Quelle que soit sa forme, l'acte notarié est transmis au juge commis, lequel peut tenter une dernière conciliation en réunissant les parties, leurs conseils et le notaire commis. Si cette réunion n'aboutit pas à un accord, le juge statue sur les points de désaccord (CPC, art. 1375, al. 1er)665. Une fois qu'il a tranché les différends liquidatifs, le juge renvoie les parties vers le notaire commis pour procéder au partage des biens (CPC, art. 1375, al. 2). Dès lors, de deux choses l'une : soit les indivisaires s'entendent dans la foulée, sur la foi du jugement rendu, leurs droits liquidatifs ayant été fixés, pour procéder au partage de leurs biens. Soit de nouvelles discussions voient le jour concernant, cette fois-ci, les modalités du partage, auquel cas ce sont les règles de la procédure allégée qui vont prendre le relais.

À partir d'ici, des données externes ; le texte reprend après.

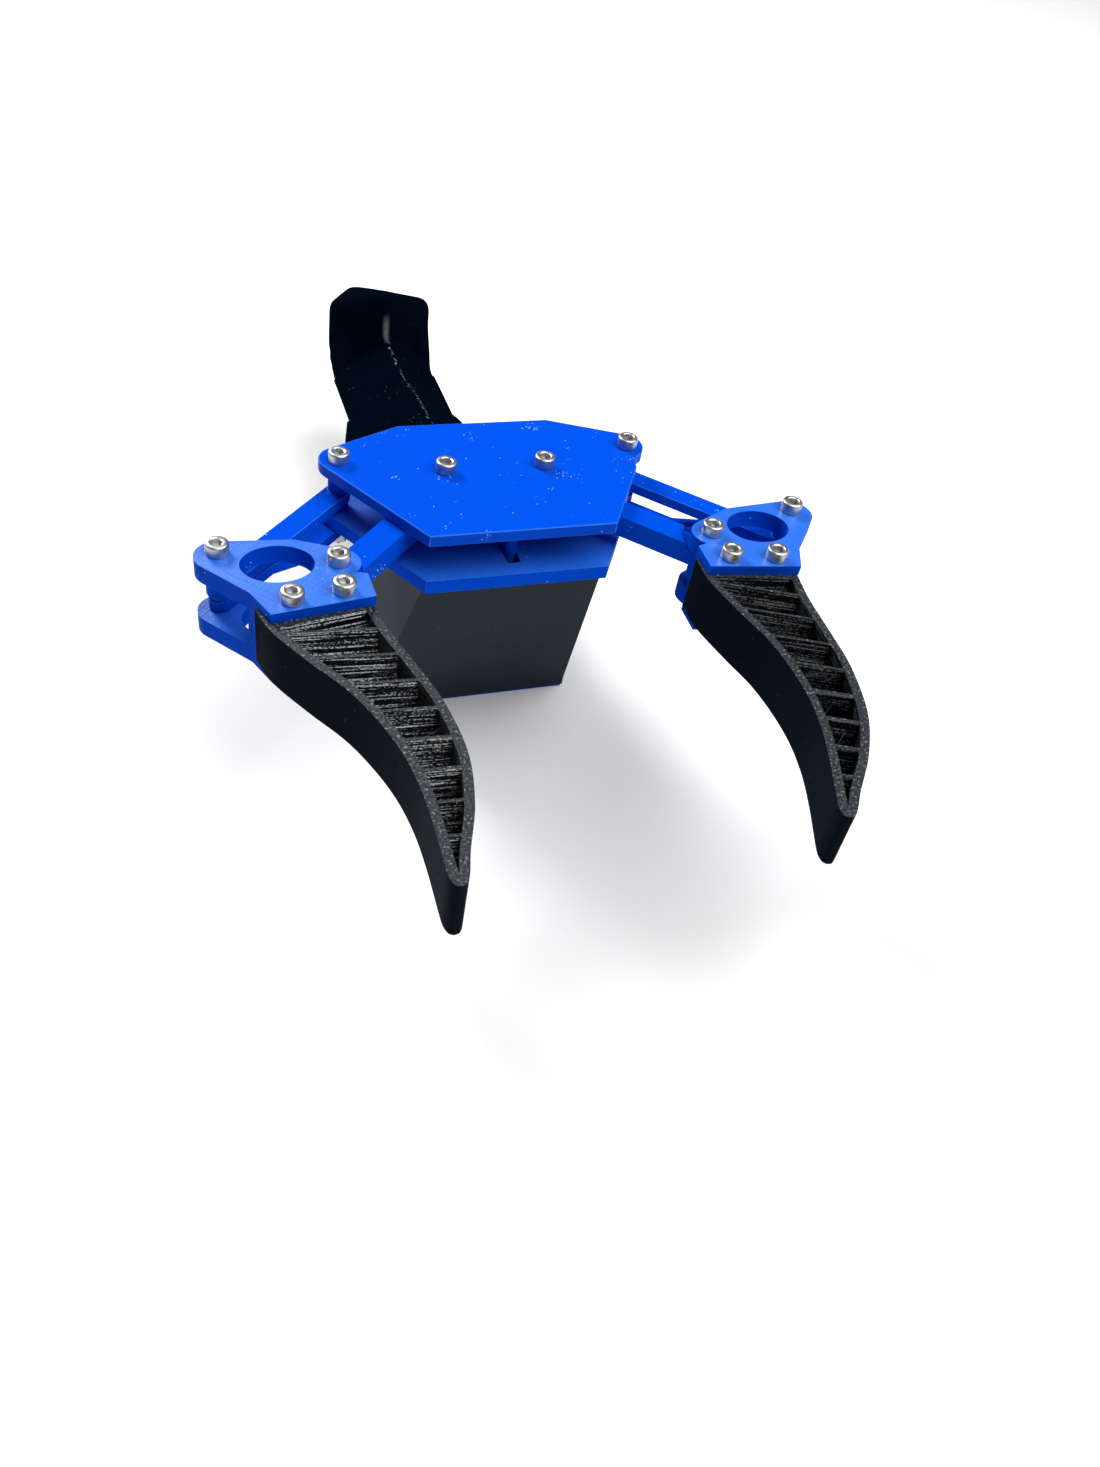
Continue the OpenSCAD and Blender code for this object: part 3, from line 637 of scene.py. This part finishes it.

La fixation de la date de jouissance divise par le juge

Pour éviter de nouvelles chicaneries liquidatives une fois leur jugement de « tranchage » rendu, certains juges aux affaires familiales ont pris habitude de fixer la date de jouissance divise, ce qui évite de nouvelles discussions concernant des comptes d'indivision qui continueraient à produire leurs effets entre la date du jugement et le jour de la signature de l'acte de partage. Bien évidemment, la fixation de la date de jouissance divise peut s'avérer dangereuse puisqu'elle gèle la valorisation des biens et met fin à d'éventuels comptes d'indivision, de sorte que l'occupant et attributaire du bien indivis peut y déceler un intérêt évident à demeurer dans les lieux, sans signer l'acte de partage. Pour éviter ces désagréments, certains magistrats fixent temporairement la date de jouissance divise, la conditionnant à la signature de l'acte de partage dans un délai raisonnable. Si cette façon de procéder paraît hardie d'un point de vue juridique, elle présente le mérite de favoriser une sortie rapide de l'indivision en incitant les uns et les autres à signer rapidement l'acte de partage, tout en évitant les méfaits attachés à une fixation définitive de la date de jouissance divise alors que les opérations ne sont pas achevées.